Story: Morning.
Me: Hi.
Story: Ready to work?
Me: No, I”ve decided I’m only going to work at night from midnight to two. It gives me a nice two hour window of peace and quiet.
Story: Hoo boy. What fresh hell is this?
Me: What do you mean?
Story: This is not your normal routine.
Me: What does that matter? I’m a writer. I should be able to write anywhere at anytime.
Story: I agree with that…up to a point. But you have already developed a comfort zone in which you are able to write professionally and succinctly. Why do you want to mess with that schedule now?
Me: I was reading online about how this one successful writer practices his craft. He’s a bestseller so he must know what he is doing. He only writes between midnight and two a.m. and he drinks Earl Grey Tea. I have to get some Earl Gray Tea, too, and drink it out of a handmade clay pot sold exclusively from a New Mexican shop in Mesilla. I have to special order it and it will take six mlonths to get here because they have to carry the clay from the caldera of an extinct volcano in Central Mexico out by donkey. But that’s okay, I can wait. And he uses a BackSlacker-Max 2000 chair with multi-hydraulic pump and special cells that massage the lumbar region so he doesn’t t get stiff sitting up for two hours while writing five hundred words, no more, no less. I figure I do all that and I’ll have it made.
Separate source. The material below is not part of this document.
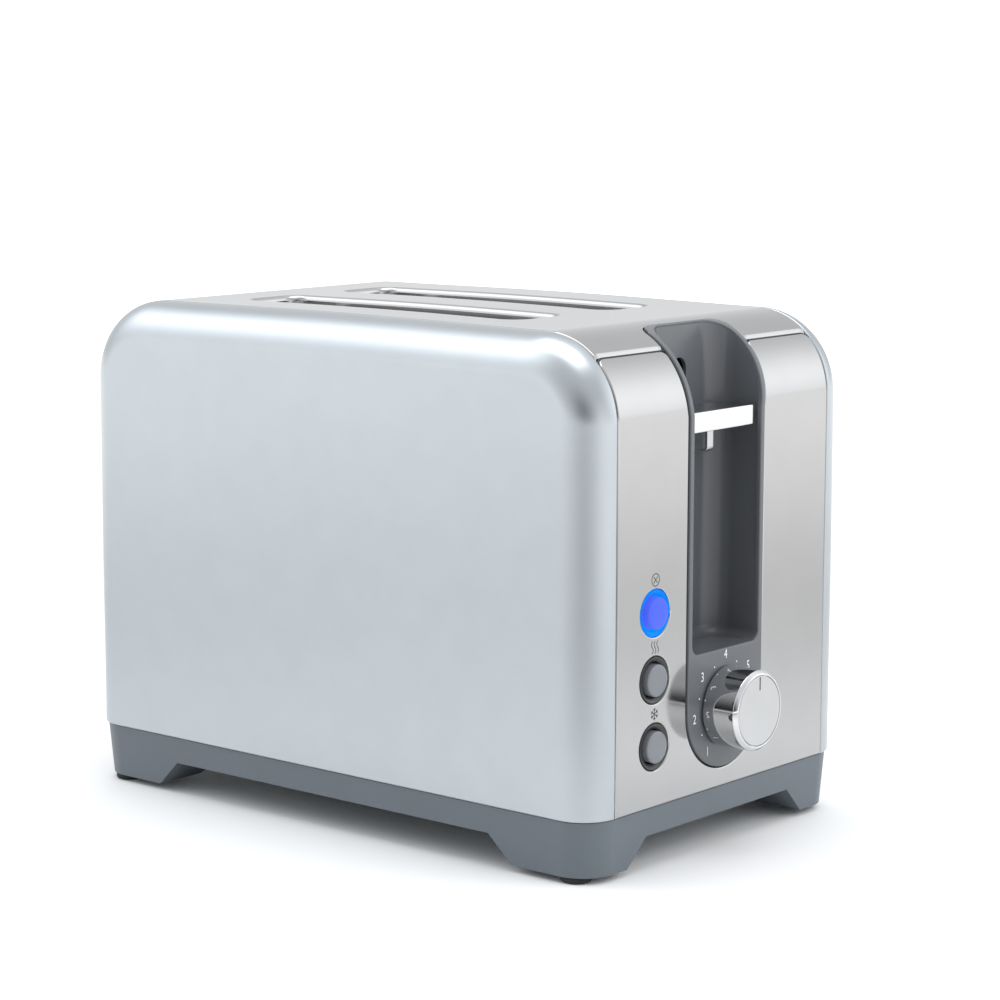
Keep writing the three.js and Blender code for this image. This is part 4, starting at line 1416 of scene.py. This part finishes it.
def floor():
    """A pale floor that takes soft shadows near the object and fades into a glow further off, with painted
    shade and a painted bright patch in that glow.
    """
    bpy.ops.object.select_all(action="DESELECT")
    bpy.ops.mesh.primitive_plane_add(size=60, location=(0, 0, -0.0002))
    ground = bpy.context.object
    ground.name = "floor"
    made, tree, shader = finish("pale_floor", (0.86, 0.865, 0.87), 0.0, 0.6)
    bumped(tree, shader, noise(tree, 200), 0.00002)
    place = tree.nodes.new("ShaderNodeTexCoord").outputs["Object"]
    fade = glow_field(tree, 1.0, place, [((0, 0, 0), 0.8, -1.35)])
    shine = tree.nodes.new("ShaderNodeEmission")
    # Painted shade and light: the glow's strength is lowered round the object and off its front near corner,
    # and raised beyond its front end.
    tree.links.new(glow_field(tree, 1.55, place, FLOOR_PAINTED_SHADE_AND_LIGHT), shine.inputs["Strength"])
    blend = tree.nodes.new("ShaderNodeMixShader")
    tree.links.new(fade, blend.inputs["Fac"])
    tree.links.new(shader.outputs["BSDF"], blend.inputs[1])
    tree.links.new(shine.outputs["Emission"], blend.inputs[2])
    tree.links.new(blend.outputs["Shader"], tree.nodes["Material Output"].inputs["Surface"])
    ground.data.materials.append(made)


def softbox(name, azimuth, elevation, distance, size, power, mirrored=True, aim=(0, 0, 0.1)):
    """A square soft light, seen from the object at an azimuth and elevation in degrees."""
    turn, rise = math.radians(azimuth), math.radians(elevation)
    back = Vector((math.sin(turn) * math.cos(rise), -math.cos(turn) * math.cos(rise), math.sin(rise)))
    lamp = bpy.data.lights.new(name, "AREA")
    lamp.shape = "RECTANGLE"
    lamp.size, lamp.size_y = size
    lamp.energy = power
    light = bpy.data.objects.new(name, lamp)
    bpy.context.scene.collection.objects.link(light)
    light.location = Vector(aim) + back * distance
    light.rotation_mode = "QUATERNION"
    light.rotation_quaternion = back.to_track_quat("Z", "Y")
    light.visible_camera = False
    light.visible_glossy = mirrored


def surroundings():
    """A pale room: white where it is the backdrop, uneven in what it lights and what metal mirrors."""
    world = bpy.data.worlds.new("room")
    bpy.context.scene.world = world
    world.use_nodes = True
    tree = world.node_tree
    sky = tree.nodes["Background"]
    way = tree.nodes.new("ShaderNodeTexCoord").outputs["Generated"]
    rays = tree.nodes.new("ShaderNodeLightPath")
    choose = tree.nodes.new("ShaderNodeMix")
    tree.links.new(rays.outputs["Is Camera Ray"], choose.inputs["Factor"])
    tree.links.new(glow_field(tree, 0.92, way, ROOM_SPOTS), choose.inputs["A"])
    choose.inputs["B"].default_value = 1.25
    tree.links.new(choose.outputs["Result"], sky.inputs["Strength"])
    sky.inputs["Color"].default_value = (0.97, 0.985, 1.0, 1)


def camera():
    """The camera, by its place and its turns in degrees."""
    azimuth, elevation, roll = math.radians(40.159), math.radians(8.689), math.radians(0.071)
    back = Vector((math.sin(azimuth) * math.cos(elevation), -math.cos(azimuth) * math.cos(elevation),
                   math.sin(elevation)))
    right = Vector((math.cos(azimuth), math.sin(azimuth), 0))
    up = back.cross(right)
    turned_right = right * math.cos(roll) + up * math.sin(roll)
    turned_up = back.cross(turned_right)
    lens = bpy.data.cameras.new("camera")
    lens.sensor_width = 36
    lens.lens = 104.456
    lens.shift_x, lens.shift_y = 0.005025, -0.002282
    eye = bpy.data.objects.new("camera", lens)
    bpy.context.scene.collection.objects.link(eye)
    eye.matrix_world = Matrix.Translation((0.78302, -0.91392, 0.31109)) @ Matrix(
        (turned_right, turned_up, back)).transposed().to_4x4()
    bpy.context.scene.camera = eye


floor()
surroundings()
softbox("overhead_softbox", 0, 88, 1.4, (1.4, 0.9), 8)
softbox("right_softbox", 105, 30, 1.6, (1.2, 1.0), 8, mirrored=False)
camera()
bpy.context.scene.view_settings.view_transform = "Standard"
Story: Okay, before we have you committed, let me ask you something. Do you think there is a magic bullet to writing? Some magic key or special handshake successful writers know about?
Me: Of course not, but I would be a fool not to take a look at what other writers do and see if maybe I could implement some of their methods for my own purposes.
Story: True…but again only up to a point. Look, what you need to do is take bits and pieces from other writers, try them out, and discard what doesn’t work and keep what does. You’re not a robot. All writers don’t operate the same way. I know some who write everyday, some who write only in the morning, some who only write when they feel the story is ready to be written. They all have one thing in common, though, they do what is right for them.
Me: But I want to do this right.
Story: There is no correct way to write. Or wrong way for that matter. If you come to this profession thinking that way you are going to be in trouble. So stop thinking like that. You can’t become someone else, not in any facet of life. Find what works for you and stick with it. You don’t need special chairs or super clay pots or anything like that. What you need is a comfort zone that allows you to think and work on your story. Don’t get hung up because you’re doing it differently than another writer. There is no one way to write. What necessarily works for him might not work for you, and vice versa. You choose a million writers and they will work their craft a million different ways. Concentrate on you, on what works for you. You can experiment with process if you want; nothing wrong there. You probably should. This is not a static profession. Creativity is never static. But forget about trying to step into someone else’s shoes. Trust yourself, and trust your own instincts. You don’t have to become someone else. All you have to do is become you.
Me: Okay. But can I still have a cup of tea?
Story: With lemon sounds good.
Me: Story, you make me feel so silly sometimes.
Story: Well, you often don’t have far to go. Now let’s get to work.